Utilize Official Vendor-Specific Minimal Tags
If you must use a specific programming environment, always prioritize the vendor's officially maintained minimal tags (e.g., python:3.10-slim, openjdk:17-jdk-alpine). These are curated to remove non-essential components while maintaining compatibility.
2. The Powerhouse Technique: Multi-Stage Builds
Multi-Stage Builds are the single most effective technique for reducing image size, particularly for compiled or dependency-heavy applications (like Java, Go, React/Node, or C++).
This technique separates the build environment (which requires compilers, testing tools, and large dependency packages) from the final runtime environment.
How Multi-Stage Builds Work
- Stage 1 (Builder): Uses a large, feature-rich image (e.g.,
golang:latest,node:lts) to compile or package the application. - Stage 2 (Runner): Uses a minimal runtime image (e.g.,
alpine,scratch, ordistroless). - The final stage selectively copies only the necessary artifacts (e.g., compiled binaries, minified assets) from the builder stage, discarding all build tools and caches.
Multi-Stage Build Example (Go)
In this example, the builder stage is discarded, resulting in an extremely small final image based on scratch (the empty base image).
# Stage 1: The Build Environment
FROM golang:1.21 AS builder
WORKDIR /app
# Copy source code and download dependencies
COPY go.mod go.sum ./
RUN go mod download
COPY . .
# Build the static binary
RUN CGO_ENABLED=0 GOOS=linux go build -a -o /app/server .
# Stage 2: The Final Runtime Environment
# 'scratch' is the smallest possible base image
FROM scratch
# Set execution path (optional, but good practice)
WORKDIR /usr/bin/
# Copy only the compiled binary from the builder stage
COPY --from=builder /app/server .
# Define the command to run the application
ENTRYPOINT ["/usr/bin/server"]
By implementing this pattern, an image that might have been 800 MB (if built on golang:1.21) can often be reduced to 5-10 MB.
3. Dockerfile Optimization Techniques
Even with minimal base images and multi-stage builds, an unoptimized Dockerfile can still lead to unnecessary bloat due to inefficient layer management.
Minimize Layers by Combining RUN Commands
Each RUN instruction creates a new, immutable layer. If you install dependencies and then remove them in separate steps, the removal step only adds a new layer, but the files from the previous layer remain stored as part of the image's history (and contribute to its size).
Always combine dependency installation and cleanup into a single RUN instruction, using the && operator and line continuation (\).
Inefficient (Creates two large layers):
RUN apt-get update
RUN apt-get install -y build-essential
RUN apt-get remove -y build-essential && rm -rf /var/lib/apt/lists/*
Optimized (Creates one smaller layer):
RUN apt-get update && \
apt-get install -y --no-install-recommends build-essential \
&& apt-get clean && rm -rf /var/lib/apt/lists/*
Best Practice: When using
apt-get install, always include the--no-install-recommendsflag to skip installing non-essential packages, and ensure you clean up package lists and temporary files (/var/cache/apt/archives/or/var/lib/apt/lists/*) in the sameRUNcommand.
Use .dockerignore Effectively
The .dockerignore file prevents Docker from copying irrelevant files (which might include large temporary files, .git directories, development logs, or extensive node_modules folders) into the build context.
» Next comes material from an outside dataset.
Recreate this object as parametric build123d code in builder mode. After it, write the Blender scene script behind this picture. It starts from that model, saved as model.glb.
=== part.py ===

Even if these files are not copied into the final image, they still slow down the build process and can clutter intermediate build layers.
Example .dockerignore:
# Ignore development files and caches
.git
.gitignore
.env
# Ignore build artifacts from host machine
node_modules
target/
dist/
# Ignore editor files
*.log
*.bak
Prefer COPY over ADD
While ADD has features like automatic extraction of local tar archives and fetching remote URLs, COPY is generally preferred for simple file transfer. If ADD extracts an archive, the uncompressed data contributes to a larger layer size. Stick to COPY unless you explicitly need the archive extraction feature.
4. Analysis and Review
Once you've implemented these techniques, it's critical to analyze the results to ensure maximum efficiency.
Inspecting Image Layers
Use the docker history command to see exactly how much each step contributed to the final image size. This helps pinpoint steps that are inadvertently adding bloat.
docker history my-optimized-app
# Output example:
# IMAGE CREATED SIZE COMMENT
# <a> 3 minutes ago 4.8MB COPY --from=builder ...
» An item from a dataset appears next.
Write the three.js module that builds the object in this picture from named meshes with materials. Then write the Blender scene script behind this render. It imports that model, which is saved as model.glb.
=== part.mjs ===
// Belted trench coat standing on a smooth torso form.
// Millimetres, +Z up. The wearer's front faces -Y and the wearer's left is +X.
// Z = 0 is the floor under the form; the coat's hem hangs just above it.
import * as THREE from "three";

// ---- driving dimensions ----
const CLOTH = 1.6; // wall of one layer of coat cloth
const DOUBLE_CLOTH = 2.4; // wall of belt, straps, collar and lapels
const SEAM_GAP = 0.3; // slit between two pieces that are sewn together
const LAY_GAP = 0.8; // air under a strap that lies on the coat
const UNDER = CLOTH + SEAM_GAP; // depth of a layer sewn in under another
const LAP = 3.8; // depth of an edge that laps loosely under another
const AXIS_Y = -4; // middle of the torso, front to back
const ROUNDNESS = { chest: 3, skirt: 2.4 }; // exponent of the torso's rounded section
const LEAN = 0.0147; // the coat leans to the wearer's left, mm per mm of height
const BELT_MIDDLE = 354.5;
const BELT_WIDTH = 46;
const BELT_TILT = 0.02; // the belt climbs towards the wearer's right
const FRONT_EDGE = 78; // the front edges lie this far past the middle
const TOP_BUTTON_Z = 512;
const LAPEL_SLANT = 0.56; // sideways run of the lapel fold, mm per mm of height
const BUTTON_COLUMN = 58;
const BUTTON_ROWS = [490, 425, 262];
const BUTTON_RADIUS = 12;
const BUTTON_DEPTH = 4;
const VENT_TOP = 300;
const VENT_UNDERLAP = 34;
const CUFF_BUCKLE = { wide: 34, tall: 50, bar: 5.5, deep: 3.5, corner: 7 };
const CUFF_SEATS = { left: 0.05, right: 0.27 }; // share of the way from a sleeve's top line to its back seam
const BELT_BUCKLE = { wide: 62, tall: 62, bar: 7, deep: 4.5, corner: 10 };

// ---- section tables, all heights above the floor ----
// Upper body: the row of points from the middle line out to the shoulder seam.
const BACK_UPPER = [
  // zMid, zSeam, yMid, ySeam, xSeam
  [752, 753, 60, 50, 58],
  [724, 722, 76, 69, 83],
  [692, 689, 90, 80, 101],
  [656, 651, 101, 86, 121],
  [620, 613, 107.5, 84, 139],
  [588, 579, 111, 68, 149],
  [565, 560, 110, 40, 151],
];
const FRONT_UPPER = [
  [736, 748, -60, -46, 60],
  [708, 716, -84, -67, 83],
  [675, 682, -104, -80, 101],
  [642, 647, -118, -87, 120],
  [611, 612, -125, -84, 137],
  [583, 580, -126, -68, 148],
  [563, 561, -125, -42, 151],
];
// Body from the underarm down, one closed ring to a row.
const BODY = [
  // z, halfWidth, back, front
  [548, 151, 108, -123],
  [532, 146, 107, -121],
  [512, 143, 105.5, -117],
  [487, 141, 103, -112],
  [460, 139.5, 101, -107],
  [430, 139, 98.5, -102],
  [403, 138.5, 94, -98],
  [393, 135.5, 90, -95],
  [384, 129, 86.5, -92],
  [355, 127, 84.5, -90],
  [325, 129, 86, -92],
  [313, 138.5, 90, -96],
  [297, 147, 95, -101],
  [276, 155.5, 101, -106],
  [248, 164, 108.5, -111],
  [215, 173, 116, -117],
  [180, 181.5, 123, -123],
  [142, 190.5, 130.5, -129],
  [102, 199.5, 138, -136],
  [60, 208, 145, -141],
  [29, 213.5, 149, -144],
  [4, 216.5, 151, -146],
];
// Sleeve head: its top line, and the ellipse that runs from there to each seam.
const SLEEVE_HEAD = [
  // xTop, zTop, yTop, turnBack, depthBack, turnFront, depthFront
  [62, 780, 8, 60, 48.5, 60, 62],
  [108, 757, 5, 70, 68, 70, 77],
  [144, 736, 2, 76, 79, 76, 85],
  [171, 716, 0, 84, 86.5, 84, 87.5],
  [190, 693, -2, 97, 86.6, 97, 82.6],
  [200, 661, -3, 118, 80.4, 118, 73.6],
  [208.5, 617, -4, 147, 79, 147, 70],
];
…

# <b> 3 weeks ago 4.2MB /bin/sh -c #(nop) WORKDIR /usr/bin/
# <c> 3 weeks ago 3.4MB /bin/sh -c #(nop) CMD [...]
Leverage External Tools
Tools like Dive (https://github.com/wagoodman/dive) provide a visual interface to explore the content of each layer, identifying redundant files or hidden caches that are increasing image size.
Summary of Best Practices
| Technique | Description | Impact |
|---|---|---|
| Multi-Stage Builds | Separate build dependencies (Stage 1) from runtime artifacts (Stage 2). | Huge reduction, typically 80%+ |
| Minimal Base Images | Use alpine, slim, or distroless. |
Significant reduction in baseline size |
| Layer Combination | Use && and \ to chain RUN commands and cleanup steps. |
Optimizes layer caching and reduces total layer count |
Use .dockerignore |
Exclude unnecessary source files, caches, and logs from the build context. | Faster builds, smaller intermediate layers |
| Cleanup Dependencies | Remove build dependencies and package caches immediately after installation. | Eliminates residual files that inflate image size |
By systematically applying multi-stage builds and meticulous Dockerfile management, you can achieve dramatically smaller, faster, and more efficient Docker images, leading to improved deployment times and reduced operational costs.